Task instructions – In the listing below, locate the line containing "mount_bracket();" and the line containing "record = json.load(file)". Output both of them and every line between, exactly as written, and nothing more.

Source excerpt –
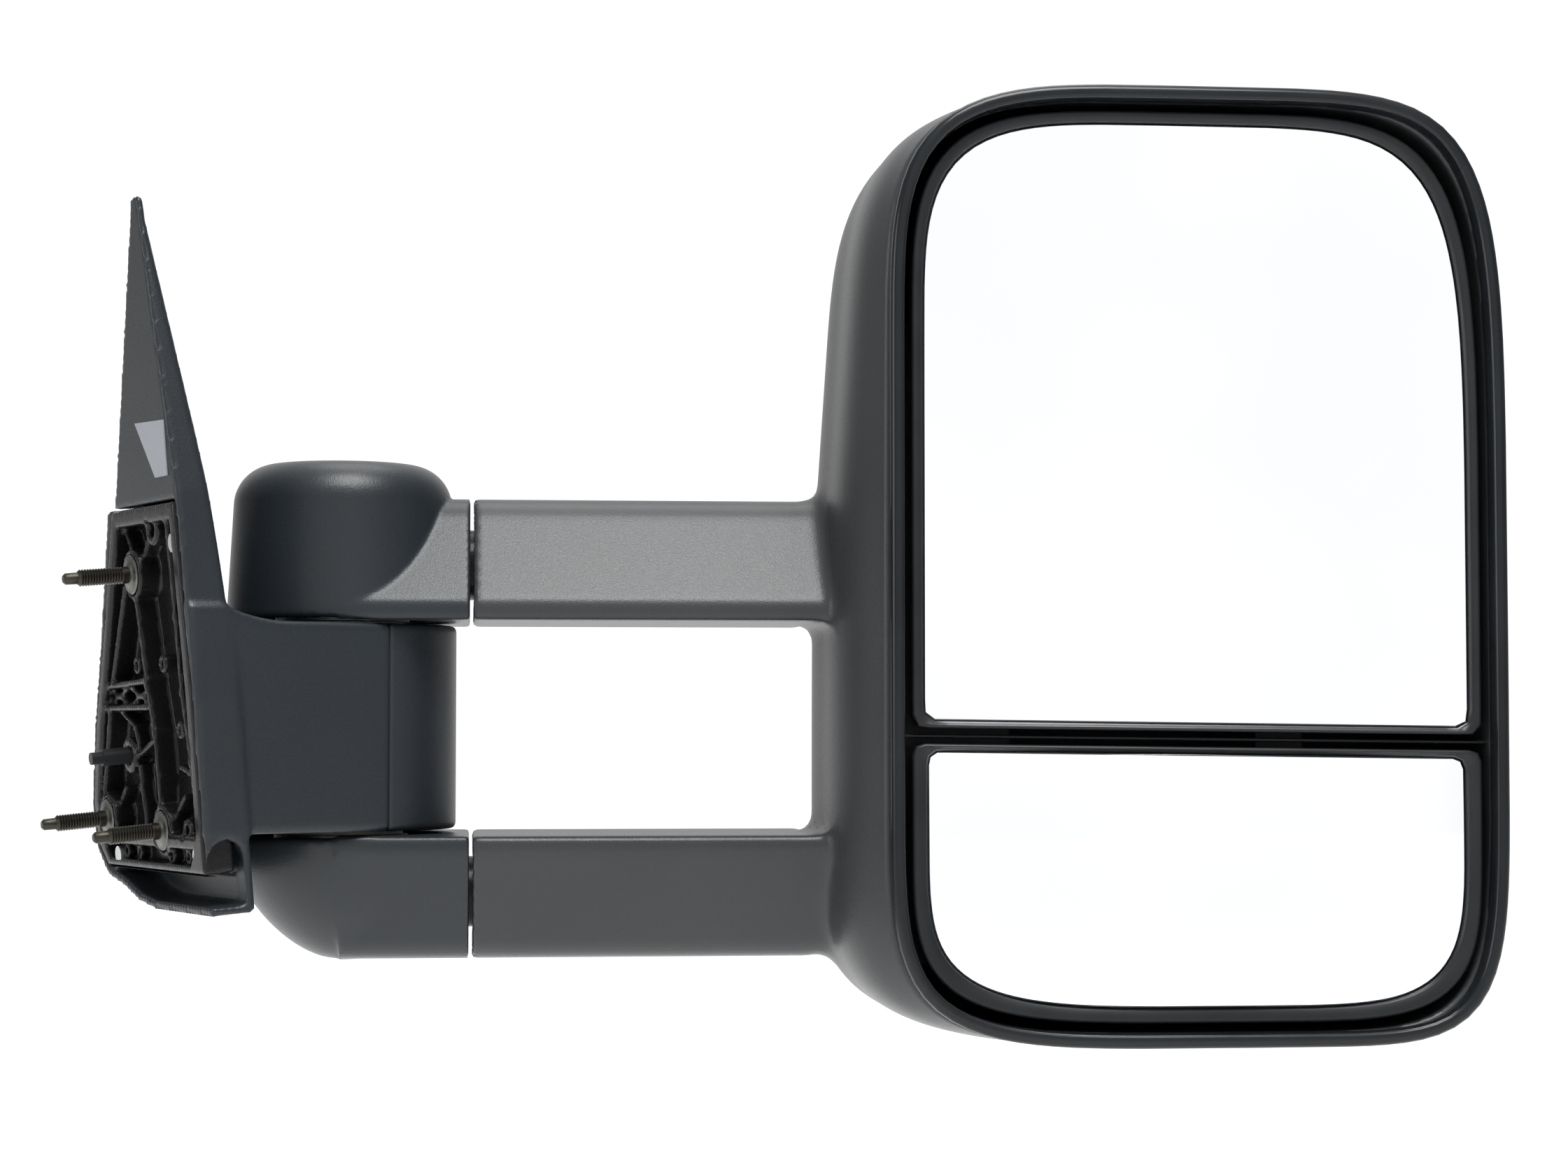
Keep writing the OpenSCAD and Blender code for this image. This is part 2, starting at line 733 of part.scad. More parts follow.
// Ring with two upright and two level pins, so that the glass both pans and tilts
module gimbal_ring(z) {
    translate([gimbal_x, gimbal_y, z]) {
        rotate([90, 0, 0]) rotate_extrude($fn = 72) translate([ring_r - 3.5, -2.5]) square([3.5, 5]);
        for (a = [0, 90, 180, 270]) rotate([0, a, 0]) translate([0, 0, ring_r - 1])
            cylinder(r = gimbal_pin_r, h = 6.5, $fn = 36);
    }
}

module upper_gimbal_ring() {
    color([0.8, 0.8, 0.78]) about_pivot() gimbal_ring(upper_z);
}

module lower_gimbal_ring() {
    color([0.8, 0.8, 0.78]) about_pivot() gimbal_ring(lower_z);
}

// Tray that holds a glass, with two ears behind it for the gimbal ring's level pins
module carrier(outer, inner, z) {
    difference() {
        union() {
            along_y(carrier_front, carrier_back) polygon(outline(outer));
            for (s = [-1, 1]) translate([gimbal_x + s * 18.5, 0, z])
                block([-2.5, carrier_back - 1, -4], [2.5, gimbal_y + 3, 4]);
        }
        along_y(carrier_front - 1, seat_y) polygon(outline(inner));
        translate([gimbal_x - 24, gimbal_y, z]) rotate([0, 90, 0])
            cylinder(r = gimbal_pin_r + run_fit, h = 48, $fn = 36);
    }
}

module upper_carrier() {
    color([0.04, 0.04, 0.045]) about_pivot() carrier(
        upper_corners(carrier_inset, 0), upper_corners(carrier_inset + lip_w, cut_lip), upper_z
    );
}

module lower_carrier() {
    color([0.04, 0.04, 0.045]) about_pivot() carrier(
        lower_corners(carrier_inset, 0), lower_corners(carrier_inset + lower_lip_w, cut_lip), lower_z
    );
}

module upper_mirror_glass() {
    color([0.9, 0.91, 0.95]) about_pivot() along_y(seat_y - glass_t, seat_y)
        polygon(outline(upper_corners(carrier_inset + lip_w + 0.2, cut_lip + 0.2)));
}

// Half section of the convex glass: radius and depth behind its crown
module convex_profile() {
    reach = 112;
    polygon([
        for (i = [0 : 10]) let (x = reach * i / 10) [x, convex_r - sqrt(convex_r * convex_r - x * x)],
        [reach, 12], [0, 12]
    ]);
}

module lower_mirror_glass() {
    color([0.9, 0.91, 0.95]) about_pivot() intersection() {
        along_y(seat_y - 8, seat_y)
            polygon(outline(lower_corners(carrier_inset + lower_lip_w + 0.2, cut_lip + 0.2)));
        translate([gimbal_x, seat_y - 6, lower_z]) rotate([-90, 0, 0])
            rotate_extrude($fn = 180) convex_profile();
    }
}

mount_bracket();
base_cover();
barrel_cover();
mount_studs();
locator_plug();
label_plate();
cover_screws();
upper_pivot_bush();
lower_pivot_bush();
pivot_shaft();
upper_arm_casting();
lower_arm_casting();
pivot_cap();
lower_arm_cover();
upper_arm_tube();
lower_arm_tube();
tube_pins();
tube_stops();
detent_spring();
spring_washers();
pivot_nut();
head_housing();
bezel();
head_frame();
frame_screws();
mouth_bushes();
frame_bushes();
friction_clips();
upper_adjuster_base();
lower_adjuster_base();
upper_gimbal_ring();
lower_gimbal_ring();
upper_carrier();
lower_carrier();
upper_mirror_glass();
lower_mirror_glass();
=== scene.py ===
"""Looks of a towing mirror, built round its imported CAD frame."""

import json
import math

import bmesh
import bpy
import numpy as np
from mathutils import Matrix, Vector


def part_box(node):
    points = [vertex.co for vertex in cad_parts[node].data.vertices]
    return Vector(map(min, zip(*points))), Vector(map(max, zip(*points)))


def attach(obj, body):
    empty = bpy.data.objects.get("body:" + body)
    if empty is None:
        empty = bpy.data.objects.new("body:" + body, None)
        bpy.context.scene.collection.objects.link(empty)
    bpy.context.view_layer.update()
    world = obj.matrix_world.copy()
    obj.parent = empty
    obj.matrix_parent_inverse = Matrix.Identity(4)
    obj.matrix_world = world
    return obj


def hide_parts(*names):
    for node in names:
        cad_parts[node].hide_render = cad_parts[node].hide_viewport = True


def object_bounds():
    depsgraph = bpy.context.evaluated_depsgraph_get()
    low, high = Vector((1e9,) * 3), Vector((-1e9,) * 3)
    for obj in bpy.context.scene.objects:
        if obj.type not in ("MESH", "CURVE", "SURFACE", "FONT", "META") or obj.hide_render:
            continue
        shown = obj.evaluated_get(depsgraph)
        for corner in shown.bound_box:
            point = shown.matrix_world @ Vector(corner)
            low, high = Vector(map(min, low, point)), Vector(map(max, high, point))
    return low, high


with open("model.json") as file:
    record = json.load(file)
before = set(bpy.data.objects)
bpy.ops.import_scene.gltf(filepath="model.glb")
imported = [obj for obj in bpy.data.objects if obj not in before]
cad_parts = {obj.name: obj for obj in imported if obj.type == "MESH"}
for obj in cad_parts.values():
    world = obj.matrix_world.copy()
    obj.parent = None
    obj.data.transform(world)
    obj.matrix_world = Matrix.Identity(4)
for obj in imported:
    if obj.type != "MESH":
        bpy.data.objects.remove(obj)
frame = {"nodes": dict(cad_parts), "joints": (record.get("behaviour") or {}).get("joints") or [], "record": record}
cad_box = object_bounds()

# ---------------------------------------------------------------- places read from the frame
MM = 0.001
joints = {j["name"]: j for j in frame["joints"]}
PIVOT = Vector(joints["fold"]["pos_m"])
door_axis = Vector(next(m["axis"] for m in frame["record"]["mounts"] if m["name"] == "door_face"))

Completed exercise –
mount_bracket();
base_cover();
barrel_cover();
mount_studs();
locator_plug();
label_plate();
cover_screws();
upper_pivot_bush();
lower_pivot_bush();
pivot_shaft();
upper_arm_casting();
lower_arm_casting();
pivot_cap();
lower_arm_cover();
upper_arm_tube();
lower_arm_tube();
tube_pins();
tube_stops();
detent_spring();
spring_washers();
pivot_nut();
head_housing();
bezel();
head_frame();
frame_screws();
mouth_bushes();
frame_bushes();
friction_clips();
upper_adjuster_base();
lower_adjuster_base();
upper_gimbal_ring();
lower_gimbal_ring();
upper_carrier();
lower_carrier();
upper_mirror_glass();
lower_mirror_glass();
=== scene.py ===
"""Looks of a towing mirror, built round its imported CAD frame."""

import json
import math

import bmesh
import bpy
import numpy as np
from mathutils import Matrix, Vector


def part_box(node):
    points = [vertex.co for vertex in cad_parts[node].data.vertices]
    return Vector(map(min, zip(*points))), Vector(map(max, zip(*points)))


def attach(obj, body):
    empty = bpy.data.objects.get("body:" + body)
    if empty is None:
        empty = bpy.data.objects.new("body:" + body, None)
        bpy.context.scene.collection.objects.link(empty)
    bpy.context.view_layer.update()
    world = obj.matrix_world.copy()
    obj.parent = empty
    obj.matrix_parent_inverse = Matrix.Identity(4)
    obj.matrix_world = world
    return obj


def hide_parts(*names):
    for node in names:
        cad_parts[node].hide_render = cad_parts[node].hide_viewport = True


def object_bounds():
    depsgraph = bpy.context.evaluated_depsgraph_get()
    low, high = Vector((1e9,) * 3), Vector((-1e9,) * 3)
    for obj in bpy.context.scene.objects:
        if obj.type not in ("MESH", "CURVE", "SURFACE", "FONT", "META") or obj.hide_render:
            continue
        shown = obj.evaluated_get(depsgraph)
        for corner in shown.bound_box:
            point = shown.matrix_world @ Vector(corner)
            low, high = Vector(map(min, low, point)), Vector(map(max, high, point))
    return low, high


with open("model.json") as file:
    record = json.load(file)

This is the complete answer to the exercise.